In her spare time, Seanan writes and records original music. She has three CDs currently available (see the Albums page for additional details). She is also a cartoonist, and draws an irregularly posted autobiographical web comic, "With Friends Like These...", as well as generating a truly ridiculous number of art cards. Surprisingly enough, she finds time to take multi-hour walks, blog regularly, watch a sickening amount of television, maintain her website, and go to pretty much any movie that has the words "blood," "night," "terror," or "attack" in the title. Most people believe that she doesn't sleep.

Seanan lives in a creaky old farmhouse in Northern California, which she shares with her three cats, Lilly, Alice, and Thomas, a vast collection of plush things and horror movies, and sufficient books to officially qualify her as a fire hazard. She has strongly-held and oft-expressed beliefs about the origins of the Black Death, the X-Men, and the need for chainsaws in daily life.

Years of writing blurbs for convention program books have firmly fixed Seanan in the habit of writing all her bios in the third person, so as to sound marginally less dorky. Stress is on the "marginally." It probably doesn't help that she has so many hobbies.

Seanan was the winner of the 2010 John W. Campbell Award for Best New Writer, and her novel Feed was named as one of Publishers Weekly's Best Books of 2010.
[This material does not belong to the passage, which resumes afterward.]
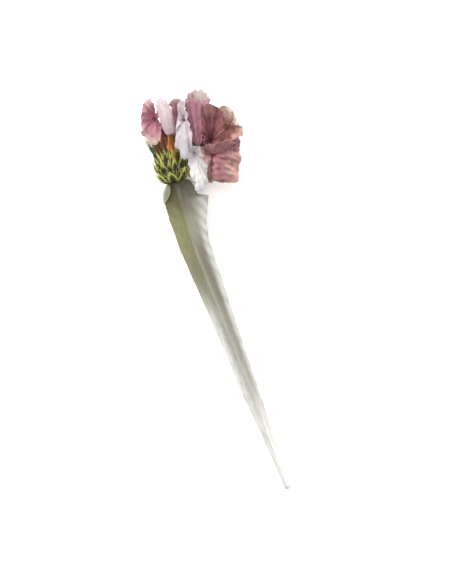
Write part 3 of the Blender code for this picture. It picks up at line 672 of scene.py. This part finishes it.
CUP_FOOT = STEM_FOOT + np.array([-1.05, 69.3, 8.2])
CUP_AXIS = np.array([0.122, 0.993, 0.0])
CUP_RIGHT = np.array([0.993, -0.122, 0.0])
CUP_UP = np.array([0.0, 0.0, 1.0])
CUP_THROAT = 1.27
CUP_FIRST, CUP_STEP = 0.85, 0.46  # how much wider than the throat the inner layer gets, and each one after it
CUP_STARTS = [1.6, 0.9, 0.35, -0.15]  # where each layer leaves the stem, from the inner one outwards
RIM_LAYER = 3
BRACT_WALL = 0.09
BRACT_ROWS, BRACT_COLUMNS = 26, 11
BRACT_LATE = 6  # the most that the waves of a bract start late by
BRACTS = [
    # name, layer, degrees round the cup, height of the tip, half width, splay, paper
    ("inner_bract_1", 0, 20, 11.4, 1.3, 3.0, "orange"),
    ("inner_bract_2", 0, -40, 8.7, 1.2, 0.5, "brown"),
    ("inner_bract_3", 0, 68, 6.4, 0.85, 0.0, "brown"),
    ("inner_bract_4", 0, 124, 6.0, 0.85, 0.0, "brown"),
    ("inner_bract_5", 0, -92, 7.8, 0.85, 0.0, "dark"),
    ("inner_bract_6", 0, -148, 6.6, 0.9, 0.0, "brown"),
    ("middle_bract_1", 1, -16, 8.0, 0.9, 0.5, "green"),
    ("middle_bract_2", 1, 44, 7.6, 0.9, 0.15, "green"),
    ("middle_bract_3", 1, -65, 7.6, 0.95, 0.1, "dark"),
    ("middle_bract_4", 1, 94, 5.6, 0.95, 0.1, "green"),
    ("middle_bract_5", 1, 146, 5.8, 0.95, 0.1, "green"),
    ("middle_bract_6", 1, -119, 6.6, 0.95, 0.2, "green"),
    ("middle_bract_7", 1, -168, 6.0, 0.95, 0.2, "green"),
    ("outer_bract_1", 2, -82, 5.5, 1.05, 0.85, "straw"),
    ("outer_bract_2", 2, 70, 5.2, 1.05, 0.1, "straw"),
    ("outer_bract_3", 2, -34, 5.2, 1.05, 0.1, "olive"),
    ("outer_bract_4", 2, 16, 4.9, 1.05, 0.1, "olive"),
    ("outer_bract_5", 2, 120, 4.8, 1.1, 0.2, "olive"),
    ("outer_bract_6", 2, 174, 5.0, 1.1, 0.2, "olive"),
    ("outer_bract_7", 2, -132, 5.4, 1.1, 0.3, "olive"),
    ("rim_bract_1", 3, -58, 2.6, 1.1, 0.2, "straw"),
    ("rim_bract_2", 3, -6, 2.2, 1.1, 0.15, "straw"),
    ("rim_bract_3", 3, 44, 2.5, 1.1, 0.15, "straw"),
    ("rim_bract_4", 3, 108, 2.0, 0.95, 0.35, "straw"),
    ("rim_bract_5", 3, 160, 2.3, 1.05, 0.25, "straw"),
    ("rim_bract_6", 3, -112, 2.4, 1.15, 0.2, "straw"),
]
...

  1. Hey Seanan Its so good to learn a bit about you..We are Big fans my daughter and myself..And on The BN UF/Paranormal have so many fans .. We chat about your books of course..All of us are waiting for Late Eclipse's..Our Leader : )Paul Goat Allen and some BN friends said I would like your work..How intuitive of them..Pushing me along on My UF Journry...Much Success...Susan

  2. Have you ever seen "Bordello of Blood"? It was a Tales from the Crypt movie--I loved it when I was in middle school (I know, I know) and re-watched it On-Demand (free!) last weekend. Still hilarious!